§ **GIVEN PROBLEM**:
Repeat exactly and only the lines from the line containing "place, STRAP_THICKNESS, ELASTIC)" through the line containing "for node in", both included.

========================================================================

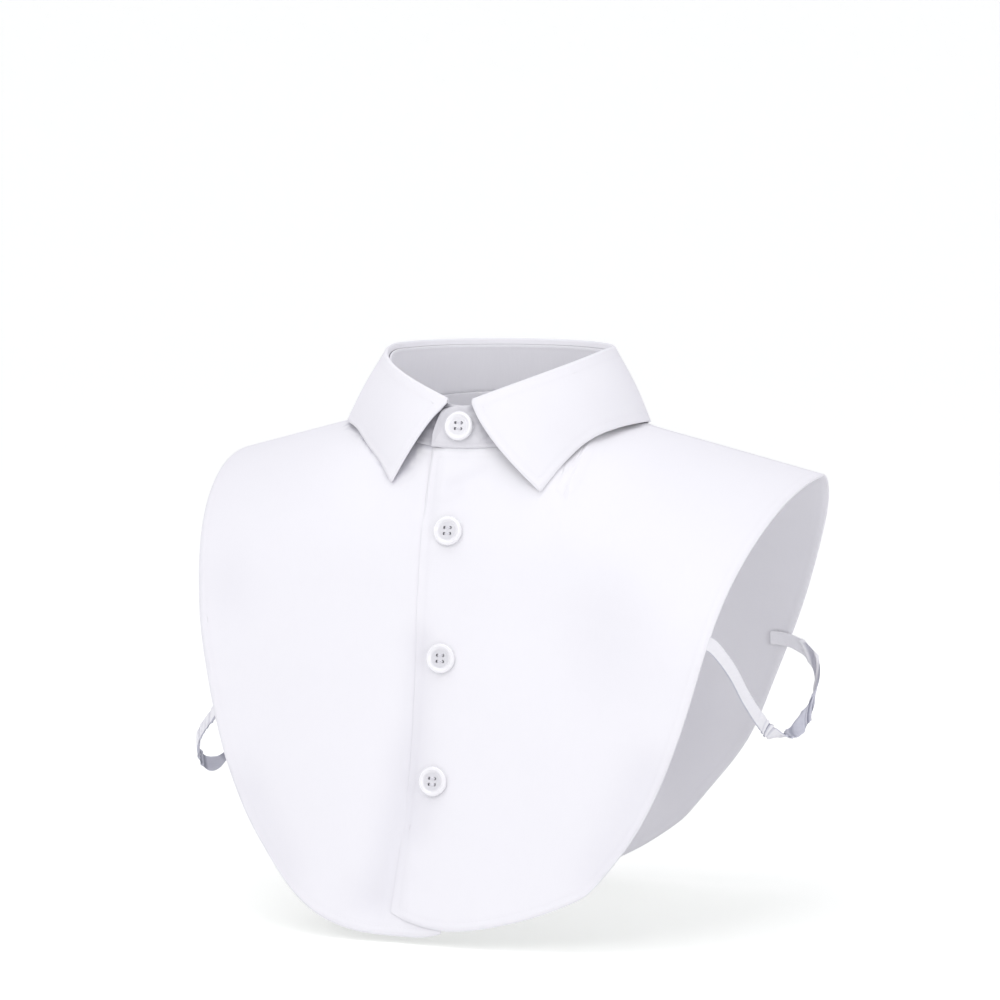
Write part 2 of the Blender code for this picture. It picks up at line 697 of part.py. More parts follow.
def smooth_line(points, count):
    """Points at even lengths along a smooth line through the given ones."""
    rows = [{"length": 0.0, "point": points[0]}]
    for before, now in zip(points, points[1:]):
        rows.append({"length": rows[-1]["length"] + (now - before).length, "point": now})
    whole = rows[-1]["length"]
    return [read_rows(rows, "length", "point", whole * i / count) for i in range(count + 1)]


def strap_frames(strap, hand):
    """Middle, and direction across, at each station of a strap.

    The direction is carried along without twist, and the turn that the back tab still needs,
    with the strap's half turns, is shared out along the loop.
    """
    middles, front_down, back_down = strap_route(strap, hand)
    line = smooth_line(middles, STRAP_STATIONS)
    tangents = []
    for i in range(len(line)):
        tangents.append((line[min(i + 1, len(line) - 1)] - line[max(i - 1, 0)]).normalized())
    carried = [front_down]
    for before, now in zip(tangents, tangents[1:]):
        carried.append(before.rotation_difference(now) @ carried[-1])
    across = [(way - tangent * way.dot(tangent)).normalized() for way, tangent in zip(carried, tangents)]
    wanted = (back_down - tangents[-1] * back_down.dot(tangents[-1])).normalized()
    turn = math.atan2(across[-1].cross(wanted).dot(tangents[-1]), across[-1].dot(wanted))
    turn += math.pi * strap["half_turns"]
    frames = []
    for i, middle in enumerate(line):
        share = ease((i / STRAP_STATIONS - STRAP_TWIST_START) / (STRAP_TWIST_END - STRAP_TWIST_START))
        frames.append((middle, Matrix.Rotation(turn * share, 3, tangents[i]) @ across[i]))
    return frames


def make_strap(name, strap, hand):
    """A flat elastic strap that hangs in a loop at one side."""
    frames = strap_frames(strap, hand)

    def place(i, j):
        middle, across = frames[i]
        return middle + across * STRAP_WIDTH * (j / 2 - 0.5)

    ribbon = cotton_grid(name, STRAP_STATIONS, 2, place, STRAP_THICKNESS, ELASTIC)
    ribbon.modifiers["wall"].offset = 0.0


def build():
    """Build every sub-part."""
    clear_scene()
    make_fronts()
    make_back()
    make_stand()
    make_leaf()
    make_buttons()
    make_strap("strap_left", LEFT_STRAP, 1)
    make_strap("strap_right", RIGHT_STRAP, -1)


build()
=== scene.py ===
"""Looks of a detachable shirt collar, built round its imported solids.

Metres, +Z up. The wearer faces -Y and the wearer's left is +X. Each cloth piece is a finer copy
of its own solid with soft creases and hems, and the sewing is added to it.
"""
import logging
import math
from collections.abc import Callable
from dataclasses import dataclass
from enum import Enum

import bmesh
import bpy
from mathutils import Matrix, Vector, kdtree
from mathutils.bvhtree import BVHTree


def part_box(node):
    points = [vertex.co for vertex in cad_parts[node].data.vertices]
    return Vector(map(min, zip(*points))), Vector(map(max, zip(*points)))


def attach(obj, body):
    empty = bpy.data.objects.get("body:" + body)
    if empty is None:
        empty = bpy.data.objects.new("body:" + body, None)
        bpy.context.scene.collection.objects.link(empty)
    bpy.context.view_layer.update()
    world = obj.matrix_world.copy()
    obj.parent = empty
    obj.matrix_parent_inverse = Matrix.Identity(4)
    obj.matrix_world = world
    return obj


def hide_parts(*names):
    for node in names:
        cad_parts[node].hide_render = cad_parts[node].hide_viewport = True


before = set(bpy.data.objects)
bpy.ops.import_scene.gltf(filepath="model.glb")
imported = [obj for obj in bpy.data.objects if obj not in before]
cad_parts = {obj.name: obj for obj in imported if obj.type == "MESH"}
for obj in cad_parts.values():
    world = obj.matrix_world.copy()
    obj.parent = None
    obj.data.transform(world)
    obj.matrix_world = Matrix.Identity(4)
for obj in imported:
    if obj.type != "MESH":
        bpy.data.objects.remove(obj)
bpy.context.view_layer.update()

LOG = logging.getLogger("collar")
GAP_LAYER = "edge_gap"
RUN_LAYER = "edge_run"
CLOTH_UV = "cloth"
# Vertex attribute of painted shade: a darker tone in crease troughs, tucks, the stand's outer side under the
# fall and the tape's folds.
PAINTED_SHADE_LAYER = "fold"


class Facing(Enum):
    """Which way a piece of cloth faces."""

    FRONT = -1
    BACK = 1
    ROUND_NECK = 0


# Shared measures

MERGE_DISTANCE = 1e-6
JOIN_FACE_ANGLE = math.radians(50.0)
JOIN_SHAPE_ANGLE = math.radians(60.0)
RIM_ANGLE = math.radians(40.0)
RIM_CREASE = 0.85
RIM_STEP = 0.001
CHEST_LEVEL = -0.080
SHOULDER_BAND = 0.060
NECK_RADIUS = 0.066
NECK_AXIS_ROOM = 1e-5
# Trough depth at which the painted shade of a crease is full.
FULL_SHADE_DEPTH = 0.0040
ROLL_MIDDLE = 0.0632
ROLL_SHARE = 0.45
EDGE_X = -0.004
EDGE_WIDTH = 0.010
EDGE_DRIFT = 0.035
EDGE_HEIGHT = 0.004
EDGE_OUTER_GAP = 0.0005
EDGE_INNER_GAP = 0.0002
EDGE_OUTER_NORMAL_Y = -0.2
SEAM_REACH = 0.0016
SEAM_SHARE = 0.5


def ease(value: float) -> float:
    """Smooth step from 0 to 1.

    Args:
        value: Where to read it; outside 0 to 1 it stays flat.

    Returns:
        The eased value.
    """
    value = min(1.0, max(0.0, value))
    return value * value * (3.0 - 2.0 * value)


# Shader groups that several finishes share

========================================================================

§ **ANSWER**:
    ribbon = cotton_grid(name, STRAP_STATIONS, 2, place, STRAP_THICKNESS, ELASTIC)
    ribbon.modifiers["wall"].offset = 0.0


def build():
    """Build every sub-part."""
    clear_scene()
    make_fronts()
    make_back()
    make_stand()
    make_leaf()
    make_buttons()
    make_strap("strap_left", LEFT_STRAP, 1)
    make_strap("strap_right", RIGHT_STRAP, -1)


build()
=== scene.py ===
"""Looks of a detachable shirt collar, built round its imported solids.

Metres, +Z up. The wearer faces -Y and the wearer's left is +X. Each cloth piece is a finer copy
of its own solid with soft creases and hems, and the sewing is added to it.
"""
import logging
import math
from collections.abc import Callable
from dataclasses import dataclass
from enum import Enum

import bmesh
import bpy
from mathutils import Matrix, Vector, kdtree
from mathutils.bvhtree import BVHTree


def part_box(node):
    points = [vertex.co for vertex in cad_parts[node].data.vertices]
    return Vector(map(min, zip(*points))), Vector(map(max, zip(*points)))


def attach(obj, body):
    empty = bpy.data.objects.get("body:" + body)
    if empty is None:
        empty = bpy.data.objects.new("body:" + body, None)
        bpy.context.scene.collection.objects.link(empty)
    bpy.context.view_layer.update()
    world = obj.matrix_world.copy()
    obj.parent = empty
    obj.matrix_parent_inverse = Matrix.Identity(4)
    obj.matrix_world = world
    return obj


def hide_parts(*names):
    for node in names:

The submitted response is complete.